Europe is another example, where a relatively large number of people live in large dense cities throughout Europe. Many Europeans come to North America and assume travel will be similar to Europe where you can visit a bunch of places in a short period of time because they're relatively close together, and then are shocked for example to learn that it takes 4 days to drive from Toronto to Winnipeg and most of the area between is just bush with little to no people living there. Winnipeg only has about a million people. Saskatoon and Regina are only 250,000 people each. Calgary is about 1.4 million and Edmonton is about 1 million, and even in BC you're only getting 3 million people province-wide in a nation 30% larger than the entire nation of France. When you take a flight over the country you see huge forests for hours at a time. The US is different of course, but lots of parts of it aren't that different. There's some highly populated areas, but there's some similarly unpopulated ones and whereas a plane simply ignores those areas, a train needs to travel through every inch.
There are regions with train service in America. In Canada, I've been on good trains in Vancouver, Toronto, and I've also taken trains in Ottawa. In all 3 cases it was the highest population density in Canada. There are also decent trains in New York and California, both regions with high population density.
Under both capitalist liberal democracy or authoritarianism, the construction of a common good requires two things: enough people to justify doing the project, and enough other stuff going on (or potentially going on in the future) to justify the project. Under both systems you burn through different forms of capital to get these projects done, and so eventually the laws of physics will pull you to the ground if you're doing wasteful things that don't help the people or the state.
In both cases, a certain solution must compete with other solutions for time and money. In the case of trains, they compete with planes for long distances and cars in shorter distances. The benefit of trains is they can carry overwhelmingly large numbers of people very efficiently and so if you have the population density you can carry lots of passengers and so justify your rail system. On the other hand, if there just aren't that many people then there just isn't anyone to use the system and so you're using all these resources for basically nobody, particularly if the potential users have other options and so take a car or a bus or a plane.
In the early industrial period, the monopoly trains had on travel allowed a lot of inefficiency. Railway companies built entire towns were built every so often to ensure there was water and coal for trains, and there were also stores in each so people could buy stuff along the way (or for those living in the towns) and in those towns the railway was virtually the entire economy but there was no other option for travel so that level of inefficiency for passenger travel was nonetheless justified. I went to one such town. All that's there today is a clearing, a railroad track, some building foundations if you look carefully, and an unkept graveyard.
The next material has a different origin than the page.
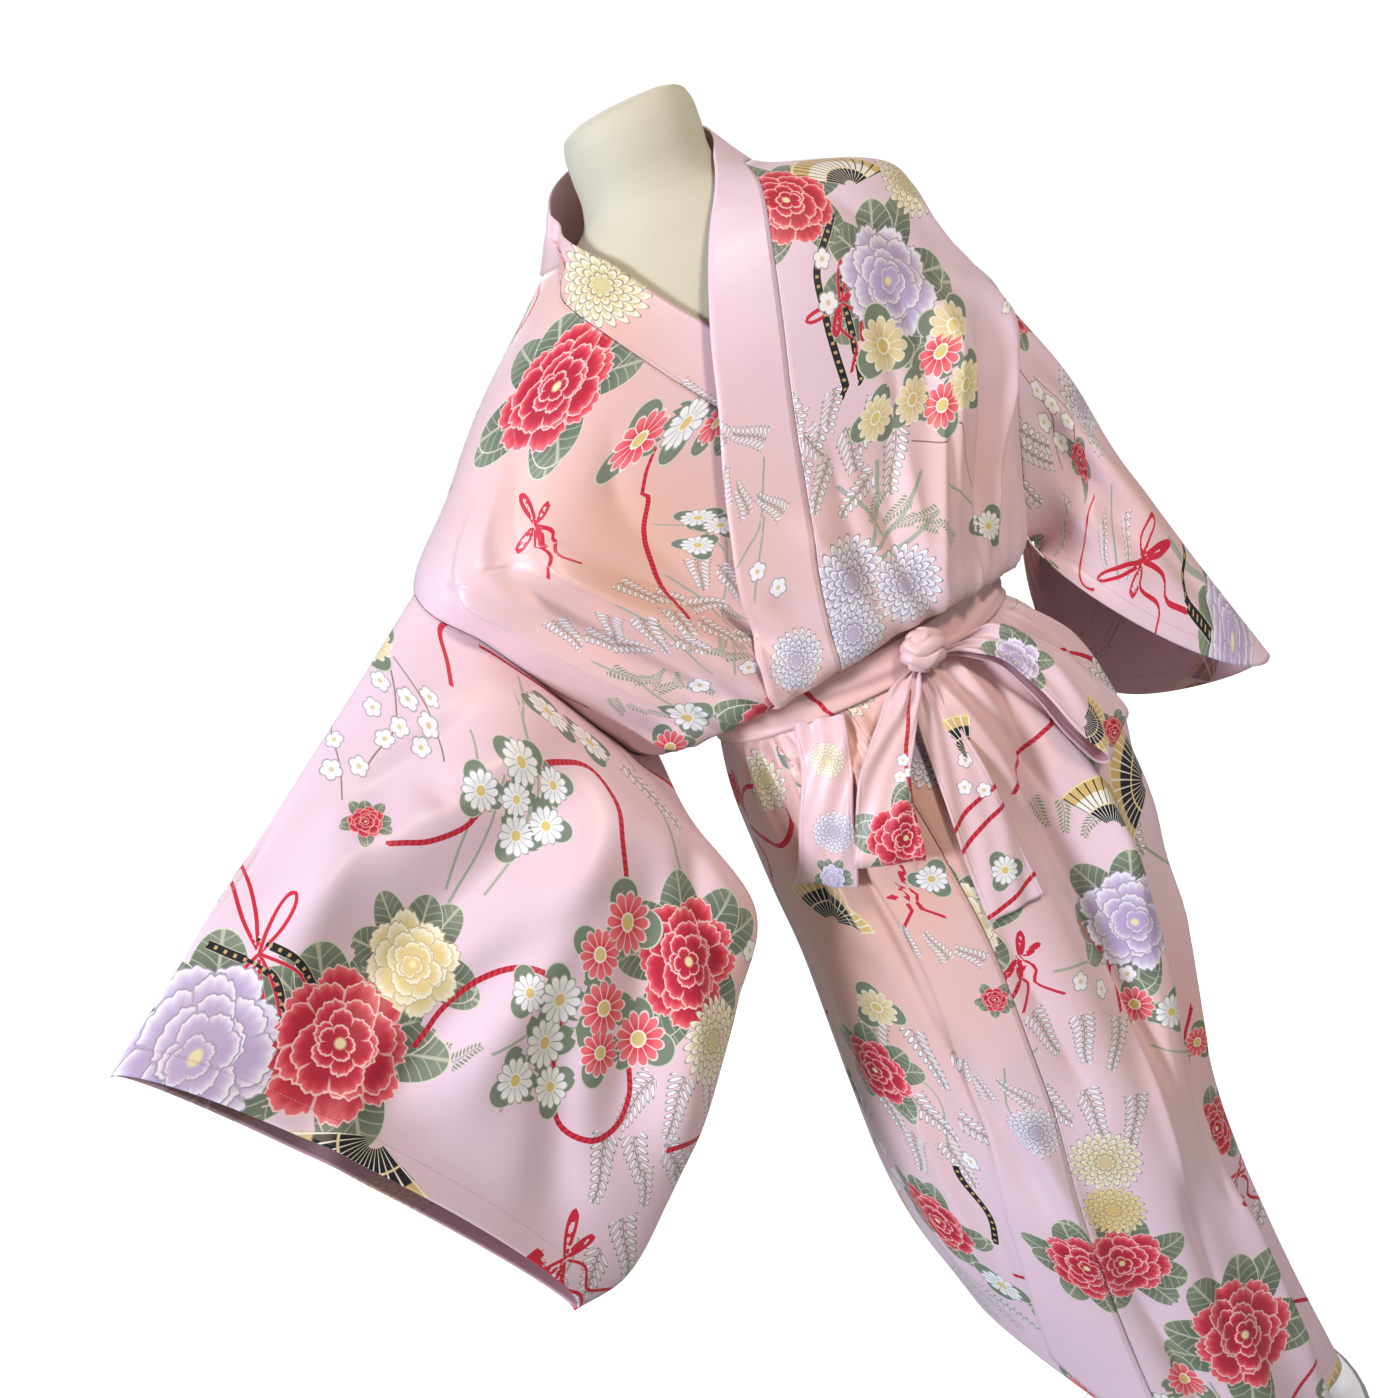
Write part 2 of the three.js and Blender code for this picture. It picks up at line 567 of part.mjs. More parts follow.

Having higher population density would justify lots of investment in trains because you'd have so many people to move. The regions of China and Japan with great train service are highly populated, and to justify really good trains everywhere in Canada and the US, you'd need high population density everywhere. Towns of 5000 or 10,000 people would need 10x that number of people, and regions with nobody in them (of which there's lots) would need lots of people.
Given that the geographical reality is that North America has much more favorable geography than the bulk of China which is largely unpopulated and doesn't have many trains as a result, to have the equivalent would easily require 8 billion people to justify a really great investment in continent-wide rail. Even that may be a low estimate given just how much space we're talking about and the scale required to justify all the expense. Planes only require an airport at the source and destination and a plane. Considering that there might be only a few dozen major destinations, it is obvious why air travel has essentially taken over the long range travel market.
When it comes to climate comparisons, I think it isn't so simple as "trains use less fuel per passenger". To get from new York to California by rail you'd need to destroy huge amounts of nature, and burn through massive amounts of energy, including in the production of steel and concrete in unimaginable amounts, particularly for high speed rail systems. I suspect the calculus might not be so favorable in that light, especially if the trains are mostly empty because they don't solve a problem in many cases along American routes.